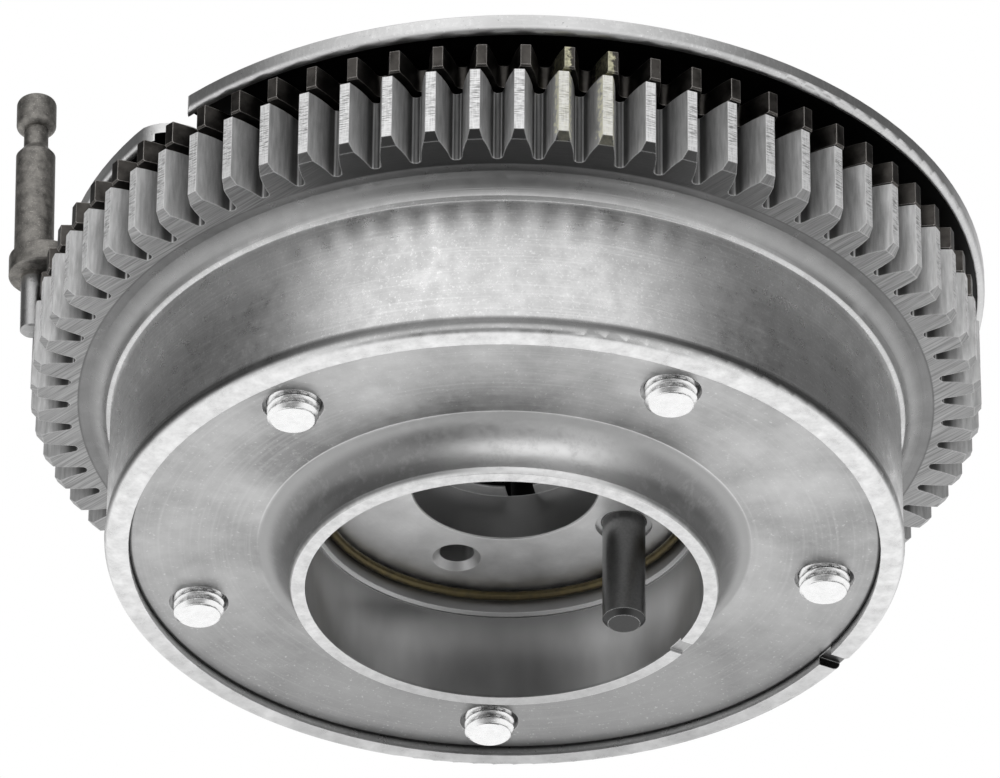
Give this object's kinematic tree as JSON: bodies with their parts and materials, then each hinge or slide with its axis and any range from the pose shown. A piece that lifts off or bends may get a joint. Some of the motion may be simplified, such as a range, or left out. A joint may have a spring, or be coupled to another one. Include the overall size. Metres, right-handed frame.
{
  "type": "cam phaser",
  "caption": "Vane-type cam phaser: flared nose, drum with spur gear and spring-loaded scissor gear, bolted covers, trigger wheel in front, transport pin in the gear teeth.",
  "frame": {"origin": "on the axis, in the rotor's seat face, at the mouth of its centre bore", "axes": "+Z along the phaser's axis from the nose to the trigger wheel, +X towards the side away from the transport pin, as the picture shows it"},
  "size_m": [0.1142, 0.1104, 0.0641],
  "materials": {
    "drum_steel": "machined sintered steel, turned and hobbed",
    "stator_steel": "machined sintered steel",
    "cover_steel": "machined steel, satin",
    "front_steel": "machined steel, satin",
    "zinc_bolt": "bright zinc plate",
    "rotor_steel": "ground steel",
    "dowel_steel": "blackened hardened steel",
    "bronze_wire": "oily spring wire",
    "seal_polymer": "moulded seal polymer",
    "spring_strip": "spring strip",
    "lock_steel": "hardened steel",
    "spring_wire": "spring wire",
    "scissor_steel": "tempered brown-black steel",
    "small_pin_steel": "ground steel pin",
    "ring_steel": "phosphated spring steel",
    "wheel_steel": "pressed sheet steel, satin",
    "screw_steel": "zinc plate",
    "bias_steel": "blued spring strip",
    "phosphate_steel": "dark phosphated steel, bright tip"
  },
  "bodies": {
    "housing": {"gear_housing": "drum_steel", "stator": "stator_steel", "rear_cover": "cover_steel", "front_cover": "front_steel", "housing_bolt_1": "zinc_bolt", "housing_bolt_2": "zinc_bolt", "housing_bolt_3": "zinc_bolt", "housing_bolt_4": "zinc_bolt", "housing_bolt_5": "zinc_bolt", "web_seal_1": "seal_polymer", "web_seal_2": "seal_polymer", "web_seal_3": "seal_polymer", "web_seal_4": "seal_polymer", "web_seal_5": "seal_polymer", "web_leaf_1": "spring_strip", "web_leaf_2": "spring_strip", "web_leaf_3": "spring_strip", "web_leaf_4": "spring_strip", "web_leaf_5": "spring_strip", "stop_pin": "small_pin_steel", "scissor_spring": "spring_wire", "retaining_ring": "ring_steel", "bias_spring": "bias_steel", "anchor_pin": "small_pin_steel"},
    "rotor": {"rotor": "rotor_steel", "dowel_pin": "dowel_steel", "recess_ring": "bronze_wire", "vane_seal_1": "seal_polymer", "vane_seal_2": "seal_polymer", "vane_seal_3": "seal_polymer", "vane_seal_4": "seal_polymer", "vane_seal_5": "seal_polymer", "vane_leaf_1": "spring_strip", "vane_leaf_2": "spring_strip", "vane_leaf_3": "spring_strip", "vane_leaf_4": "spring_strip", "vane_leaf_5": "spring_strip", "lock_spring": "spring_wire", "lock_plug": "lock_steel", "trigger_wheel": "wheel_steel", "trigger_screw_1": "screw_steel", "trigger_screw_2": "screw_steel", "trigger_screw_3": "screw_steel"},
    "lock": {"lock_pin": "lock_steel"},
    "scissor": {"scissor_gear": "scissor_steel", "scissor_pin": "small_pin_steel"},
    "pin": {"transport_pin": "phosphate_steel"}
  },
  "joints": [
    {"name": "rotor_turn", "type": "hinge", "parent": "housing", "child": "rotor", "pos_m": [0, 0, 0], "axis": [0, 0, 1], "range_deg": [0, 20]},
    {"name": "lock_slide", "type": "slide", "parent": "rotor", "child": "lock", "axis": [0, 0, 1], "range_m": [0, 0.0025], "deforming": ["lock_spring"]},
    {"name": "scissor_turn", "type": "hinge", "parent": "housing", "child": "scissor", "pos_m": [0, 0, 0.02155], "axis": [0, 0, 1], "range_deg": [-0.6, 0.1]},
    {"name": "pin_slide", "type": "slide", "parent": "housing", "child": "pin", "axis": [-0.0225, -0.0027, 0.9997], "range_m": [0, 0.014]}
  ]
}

***

_CHALLENGE:_ Repeat the preceding lines exactly, please, every one of them.

_ANSWER TO THE EXERCISE:_
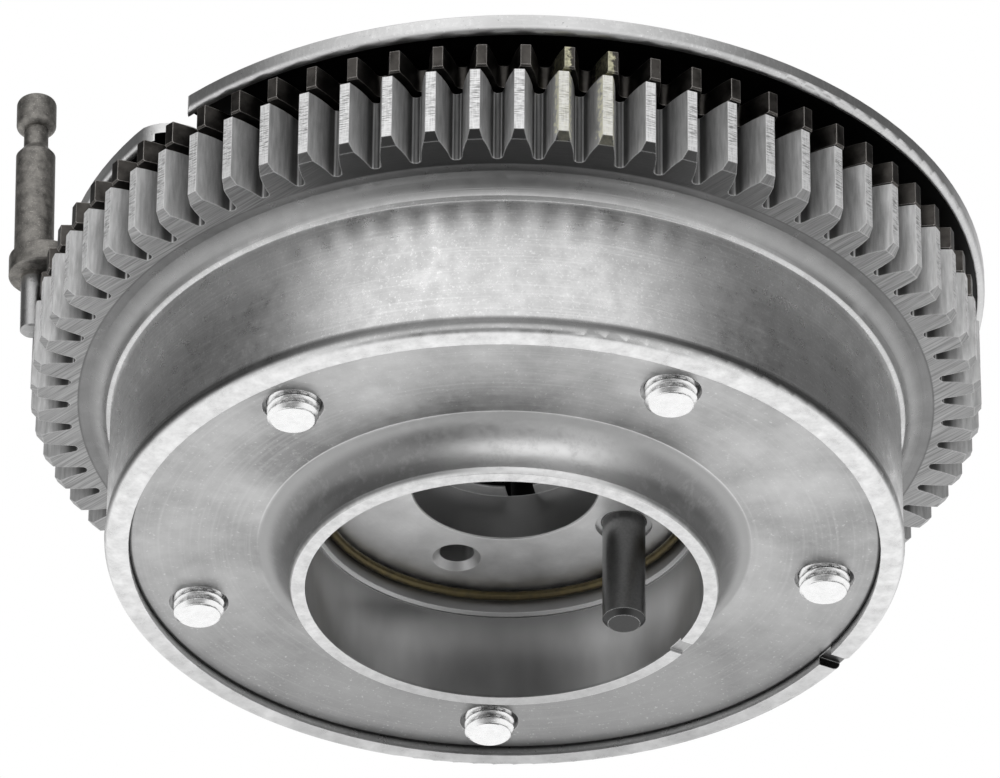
Give this object's kinematic tree as JSON: bodies with their parts and materials, then each hinge or slide with its axis and any range from the pose shown. A piece that lifts off or bends may get a joint. Some of the motion may be simplified, such as a range, or left out. A joint may have a spring, or be coupled to another one. Include the overall size. Metres, right-handed frame.
{
  "type": "cam phaser",
  "caption": "Vane-type cam phaser: flared nose, drum with spur gear and spring-loaded scissor gear, bolted covers, trigger wheel in front, transport pin in the gear teeth.",
  "frame": {"origin": "on the axis, in the rotor's seat face, at the mouth of its centre bore", "axes": "+Z along the phaser's axis from the nose to the trigger wheel, +X towards the side away from the transport pin, as the picture shows it"},
  "size_m": [0.1142, 0.1104, 0.0641],
  "materials": {
    "drum_steel": "machined sintered steel, turned and hobbed",
    "stator_steel": "machined sintered steel",
    "cover_steel": "machined steel, satin",
    "front_steel": "machined steel, satin",
    "zinc_bolt": "bright zinc plate",
    "rotor_steel": "ground steel",
    "dowel_steel": "blackened hardened steel",
    "bronze_wire": "oily spring wire",
    "seal_polymer": "moulded seal polymer",
    "spring_strip": "spring strip",
    "lock_steel": "hardened steel",
    "spring_wire": "spring wire",
    "scissor_steel": "tempered brown-black steel",
    "small_pin_steel": "ground steel pin",
    "ring_steel": "phosphated spring steel",
    "wheel_steel": "pressed sheet steel, satin",
    "screw_steel": "zinc plate",
    "bias_steel": "blued spring strip",
    "phosphate_steel": "dark phosphated steel, bright tip"
  },
  "bodies": {
    "housing": {"gear_housing": "drum_steel", "stator": "stator_steel", "rear_cover": "cover_steel", "front_cover": "front_steel", "housing_bolt_1": "zinc_bolt", "housing_bolt_2": "zinc_bolt", "housing_bolt_3": "zinc_bolt", "housing_bolt_4": "zinc_bolt", "housing_bolt_5": "zinc_bolt", "web_seal_1": "seal_polymer", "web_seal_2": "seal_polymer", "web_seal_3": "seal_polymer", "web_seal_4": "seal_polymer", "web_seal_5": "seal_polymer", "web_leaf_1": "spring_strip", "web_leaf_2": "spring_strip", "web_leaf_3": "spring_strip", "web_leaf_4": "spring_strip", "web_leaf_5": "spring_strip", "stop_pin": "small_pin_steel", "scissor_spring": "spring_wire", "retaining_ring": "ring_steel", "bias_spring": "bias_steel", "anchor_pin": "small_pin_steel"},
    "rotor": {"rotor": "rotor_steel", "dowel_pin": "dowel_steel", "recess_ring": "bronze_wire", "vane_seal_1": "seal_polymer", "vane_seal_2": "seal_polymer", "vane_seal_3": "seal_polymer", "vane_seal_4": "seal_polymer", "vane_seal_5": "seal_polymer", "vane_leaf_1": "spring_strip", "vane_leaf_2": "spring_strip", "vane_leaf_3": "spring_strip", "vane_leaf_4": "spring_strip", "vane_leaf_5": "spring_strip", "lock_spring": "spring_wire", "lock_plug": "lock_steel", "trigger_wheel": "wheel_steel", "trigger_screw_1": "screw_steel", "trigger_screw_2": "screw_steel", "trigger_screw_3": "screw_steel"},
    "lock": {"lock_pin": "lock_steel"},
    "scissor": {"scissor_gear": "scissor_steel", "scissor_pin": "small_pin_steel"},
    "pin": {"transport_pin": "phosphate_steel"}
  },
  "joints": [
    {"name": "rotor_turn", "type": "hinge", "parent": "housing", "child": "rotor", "pos_m": [0, 0, 0], "axis": [0, 0, 1], "range_deg": [0, 20]},
    {"name": "lock_slide", "type": "slide", "parent": "rotor", "child": "lock", "axis": [0, 0, 1], "range_m": [0, 0.0025], "deforming": ["lock_spring"]},
    {"name": "scissor_turn", "type": "hinge", "parent": "housing", "child": "scissor", "pos_m": [0, 0, 0.02155], "axis": [0, 0, 1], "range_deg": [-0.6, 0.1]},
    {"name": "pin_slide", "type": "slide", "parent": "housing", "child": "pin", "axis": [-0.0225, -0.0027, 0.9997], "range_m": [0, 0.014]}
  ]
}